The degree of civilization in Rabbit Hill is similar to that of humans. All of the animals have conversations with one another (although never with people), they live in miniature houses with beds and kitchens, and they have council meetings when all of the animals come together and voice their opinions on different policies.

The customary greeting from one animal to another is “Good day and good luck to you.”

An illustration shows a horse shoe hanging over one of the animals’ front door.

Georgie’s Uncle Analdas is something of a trouble maker. After Georgie *SPOILER* is hit by the car and taken in by the folks, Uncle Analdas works the little animals up into a frenzy by telling them that the folks have taken Georgie hostage and are probably torturing him. Although Georgie’s father tries to contradict him and calm things down, Uncle Analdas continues to make up his stories and incite rebellion. And he very nearly destroys the whole community on Rabbit Hill before Georgie returns to them in full health. I found this whole episode to be a great example of how dangerous lies and gossip can be.

At the end of the story, the folks build a little garden area where the animals may come to eat. They also erect a statue…

Willie’s voice was hushed and breathless. “Oh, Mole,” he said. “Oh, Mole, it’s so beautiful. It’s him, Mole, it’s him – the Good Saint!”

“Him – of Assisi?” asked the Mole.

“Yes, Mole, our Saint. The good St. Francis of Assisi – him that’s loved us and protected us Little Animals time out of mind – and, oh, Mole, it’s so beautiful! He’s all out of stone, Mole, and his face is so kind and so sad. He’s got a long robe on, old and poor like, you can see the patches on it.

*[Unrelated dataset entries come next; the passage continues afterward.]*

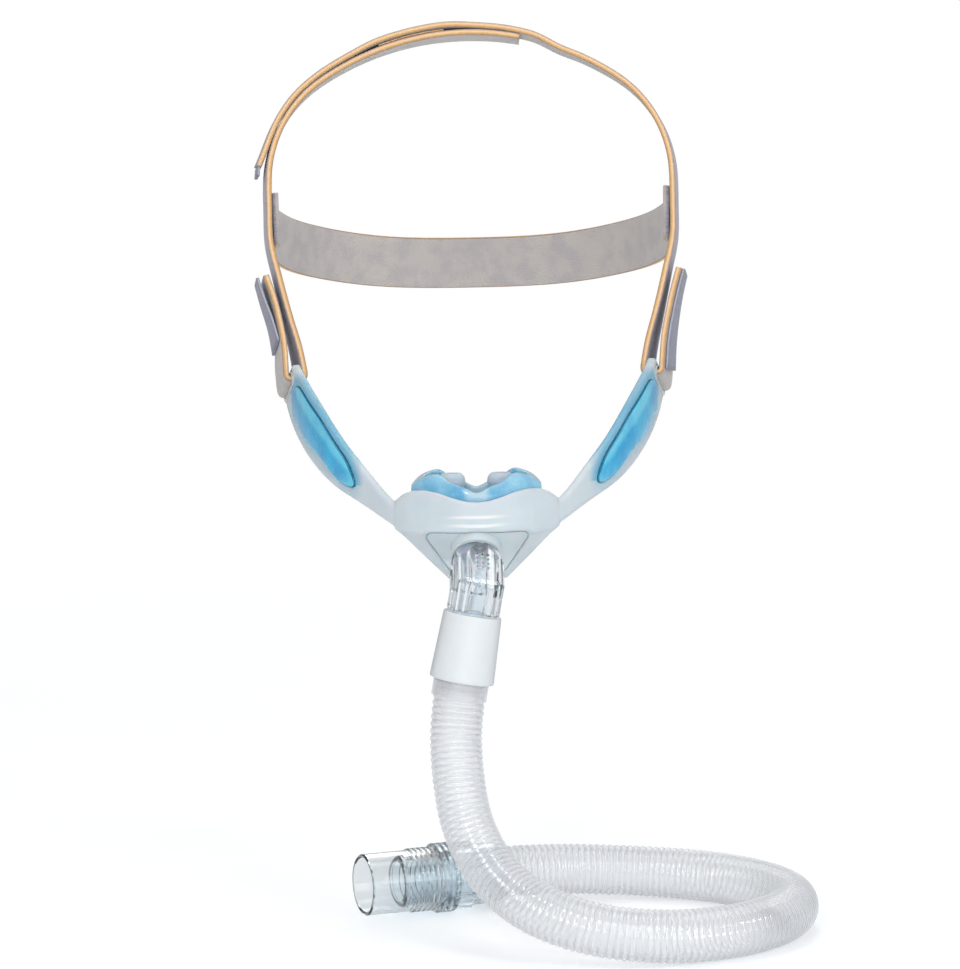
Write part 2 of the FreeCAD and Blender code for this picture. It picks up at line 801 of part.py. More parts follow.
# Frame, gel pads and slot liners
shell = shield_region(0).cut(shield_region(shield_wall))
shield = shell.common(prism_y(shield_outline(), -shield_radius, shield_depth))
window_prism = prism_y(window_outline, -shield_radius, shield_depth)
window = rounded_y(window_prism, window_corner)
boss_hole = along_socket(Part.makeCylinder(boss_radius + clip_fit, 2 * cut_reach, V(0, 0, -cut_reach)))
arm = arm_solid(arm_wall)
opening = lens_prism(0).fuse(slot_prism(liner_wall + liner_fit, cut_reach))
arm = arm.cut(opening).cut(shield_region(shield_wall))
frame = shield.cut([window, boss_hole]).fuse([arm, mirrored(arm)])
export("mask_frame", frame)

gel_pad = arm_solid(arm_wall + 2 * gel_proud).common(lens_prism(gel_fit))
export("gel_pad_right", gel_pad)
export("gel_pad_left", mirrored(gel_pad))

liner_height = arm_wall + 2 * liner_proud
liner = slot_prism(liner_wall, liner_height).cut(slot_prism(0, liner_height + 2))
export("slot_insert_right", liner)
export("slot_insert_left", mirrored(liner))

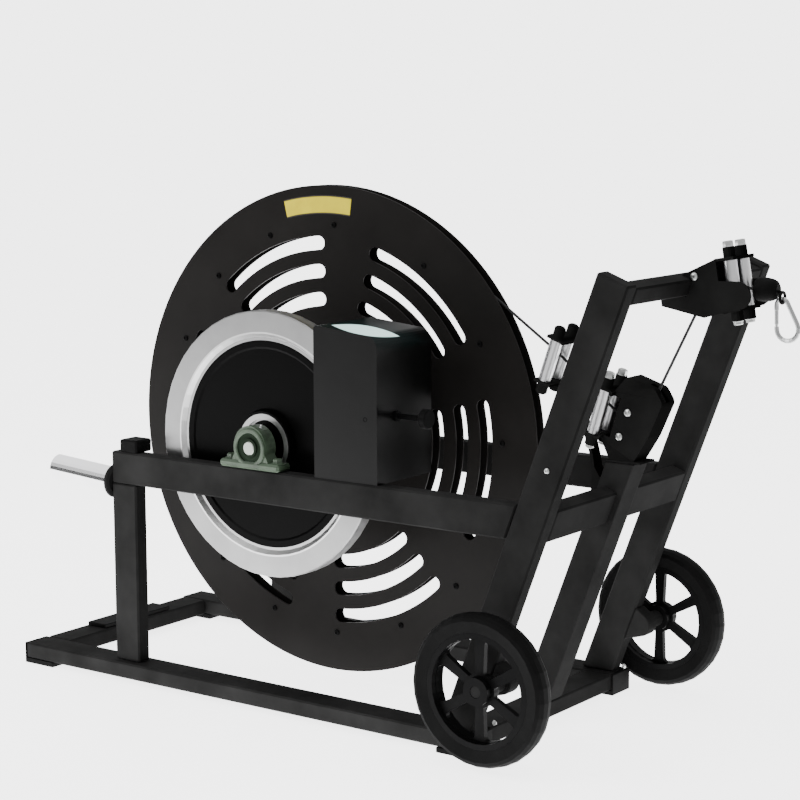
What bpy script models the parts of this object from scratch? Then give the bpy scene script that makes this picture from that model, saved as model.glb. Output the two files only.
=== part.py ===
"""Sprint resistance trainer.

A rope spool and a magnetically braked flywheel turn on one axle, in a frame of flat tube.
The rope leaves the top of the spool, passes three roller guides and two pulleys, and ends
in a rubber stopper and a snap hook. Two wheels at the front let the trainer be tipped and moved.

All sizes are in metres. The machine is drawn with X towards the rope's exit, Y across it
with the middle plane at zero, and Z up from the floor.
"""

import math

import bmesh
import bpy
from mathutils import Matrix, Vector

# Clearances
GAP = 0.0003
SPIN_GAP = 0.0003
ROPE_SEAT = 0.0005
ROUND_WIDTH = 0.003
SMALL_ROUND = 0.0015
INTO = 0.001

# Shading
SHARP_ANGLE = math.radians(35.0)
FLAT_END = 0.99

# Base
BASE_REAR = -0.006
BASE_LENGTH = 1.056
BASE_WIDTH = 0.522
BASE_TUBE_WIDTH = 0.060
BASE_TUBE_HEIGHT = 0.030
BASE_LIFT = 0.010
FOOT_LENGTH = 0.075
FOOT_END = 0.004
TUBE_WALL = 0.0025
PAD_LENGTH = 0.192
PAD_WIDTH = 0.048
PAD_THICK = 0.0085

# Upper frame
FRAME_DEPTH = 0.060
FRAME_THIN = 0.030
REAR_POST_X = 0.224
RAIL_BOTTOM = 0.380
LEAN = 0.38
FRONT_POST_X = 1.103
FRONT_POST_TOP = 0.8275
CENTER_POST_SIDE = 0.050
CENTER_POST_X = 1.123
CENTER_POST_TOP = 0.484
CROSS_BAR_SIDE = 0.030
CROSS_BAR_Z = 0.773
BEAM_DROP = 0.004
BUMPER_X = 0.245
BUMPER_LENGTH = 0.042
BUMPER_HEIGHT = 0.024
BUMPER_OVERHANG = 0.014

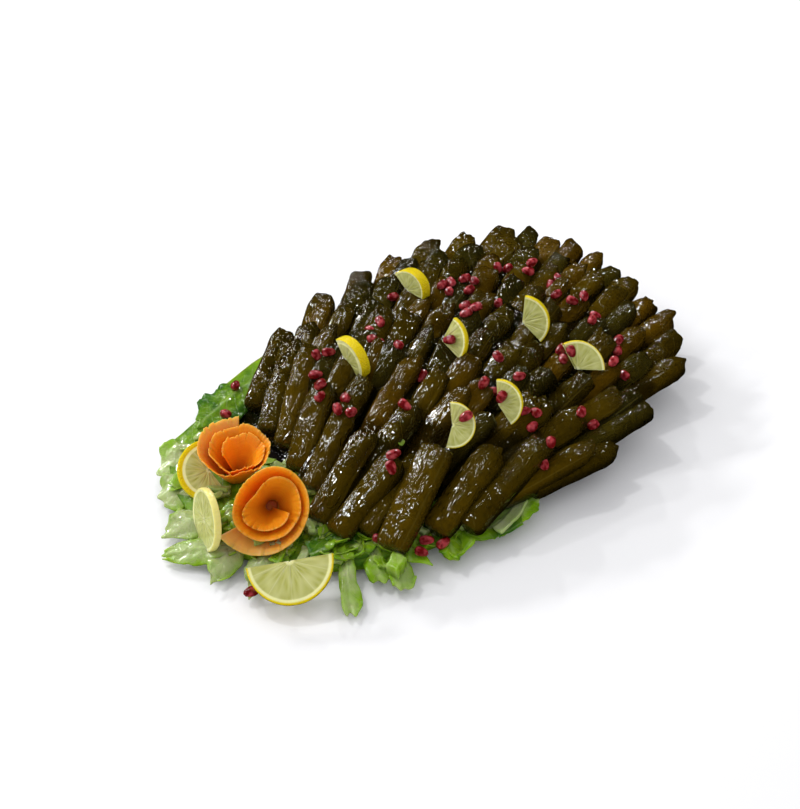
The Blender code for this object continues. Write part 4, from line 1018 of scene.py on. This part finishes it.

“And all around his feet are the Little Animals. They’re us, Mole, all out of stone. There’s you and me and there’s all the Birds and there’s Little Georgie and Porkey and the Fox – even old Lumpy the Hop Toad. And the Saint’s hands are held out in front of him sort of kind – like blessing things.” [pg.122]

‘Tarnation’, ‘dingblasted’ and ‘shucks’ are each used several times and ‘gumdinged’ is used once.

Conclusion. A sweet story for those of you who don’t mind talking animals.